Another edit. Passives can spawn in deserts, but it's so incredibly rare that it won't be worth the trouble. I'm scrapping that idea.
I made some huge changes to my hostile mob dark room. I started making the main water collection channel 3-wide instead of 1 to handle more mobs, and then I noticed it did not line up with the main hallway in my base. It was offset by 1. I considered just leaving it as-is, but any serious Minecrafter with the slightest bit of OCD would slowly be driven crazy by this.
So I did the only thing I could do - I moved the hostile spawner 1 block to the right. At first I thought I could just chop one block off on the left and add it to the right, but as I got into it I realized that I also had to move the signs/stairs in the water channels and redo the half slabs if I wanted everything to be symmetrical (which it HAD to be).

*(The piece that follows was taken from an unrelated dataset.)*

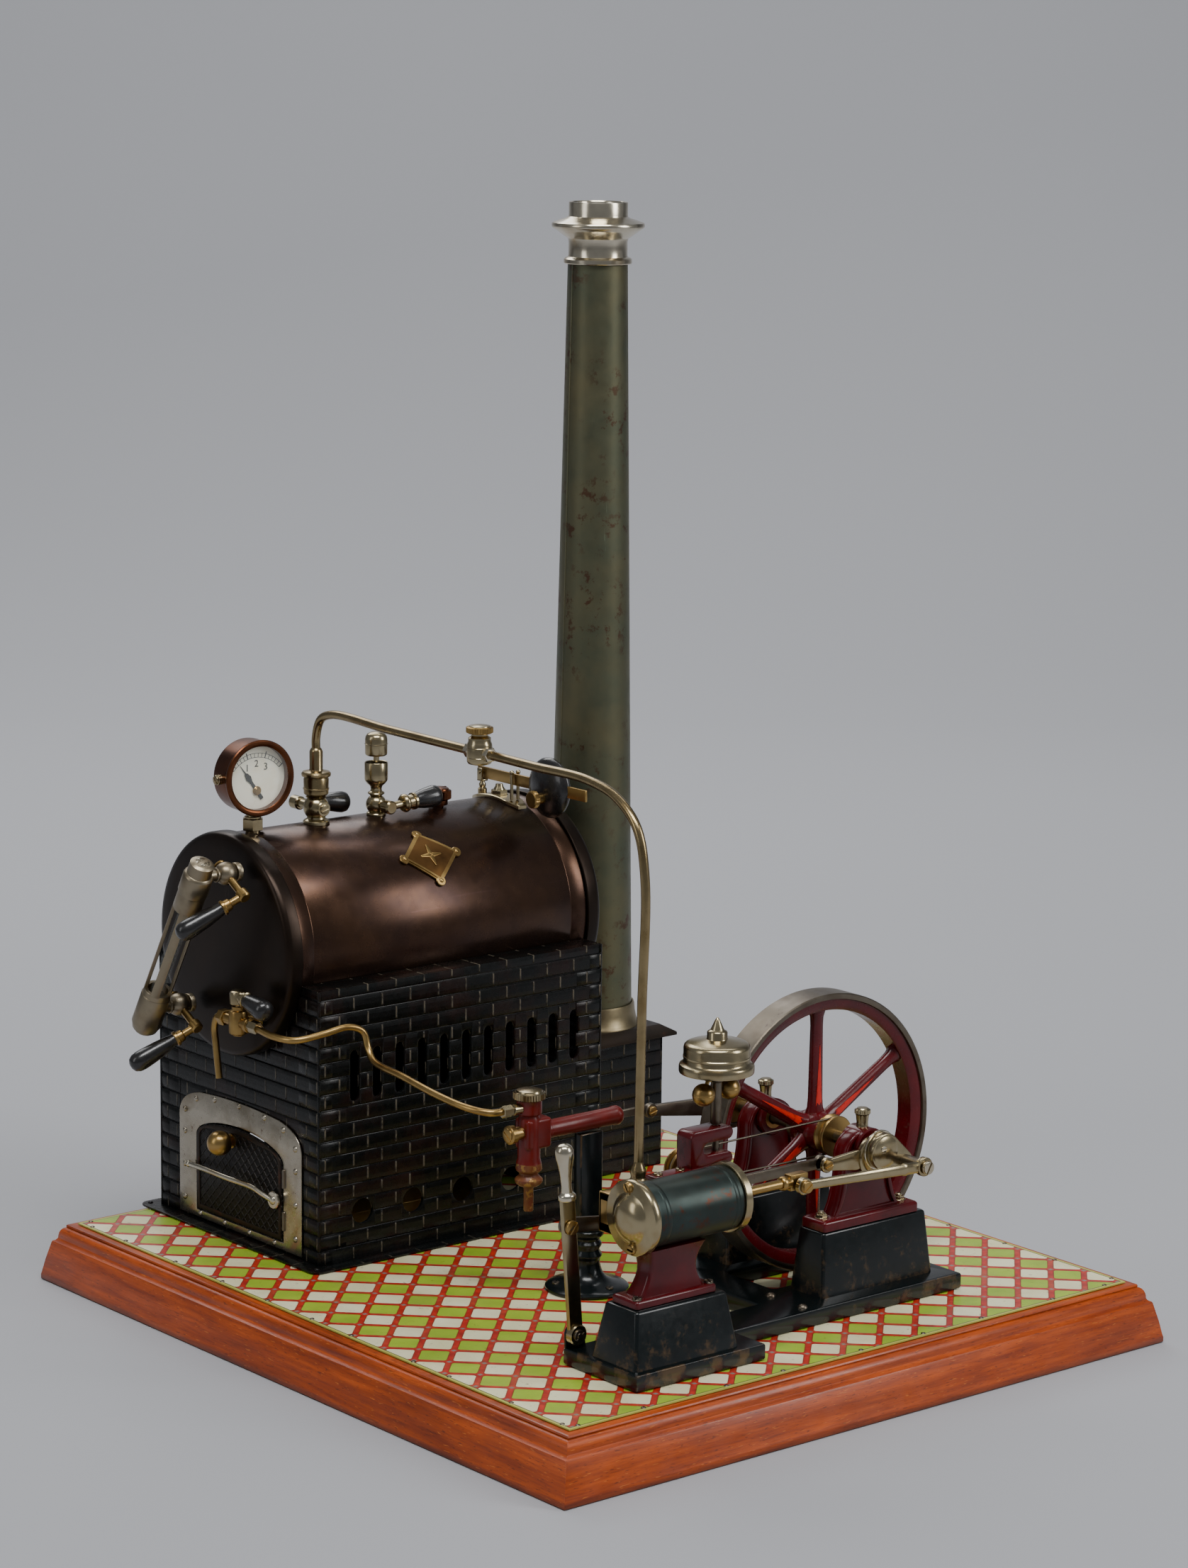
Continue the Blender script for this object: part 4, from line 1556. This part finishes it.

It took a few hours to fix, but now the main mob delivery channel is 3-wide and works a lot more efficient than the old 1-wide channel. Mobs don't line up anymore and are delivered to the lava very quickly. One thing I did notice is that Endermen can sometimes spawn in this room due to the way I laid out the upper and lower spawning pads. It's rare and they really don't bother me because they can't destroy anything. I'm not sure if there is a fix for this.
The lava killing mechanism is now 3-wide and ensures there is no back-up of mobs waiting to be killed. I moved the lava farther from the spawn pads to ensure the light level on the closest spawnable block is zero.
I have a water channel carrying dropped items to the right and behind a wall. I used ice blocks and flowing water to deliver them quickly to this collection area.
I added this little viewing area above the killing mechanism so I can see and hear the mobs dying in my little lava trap. It's really satisfying hearing creepers die.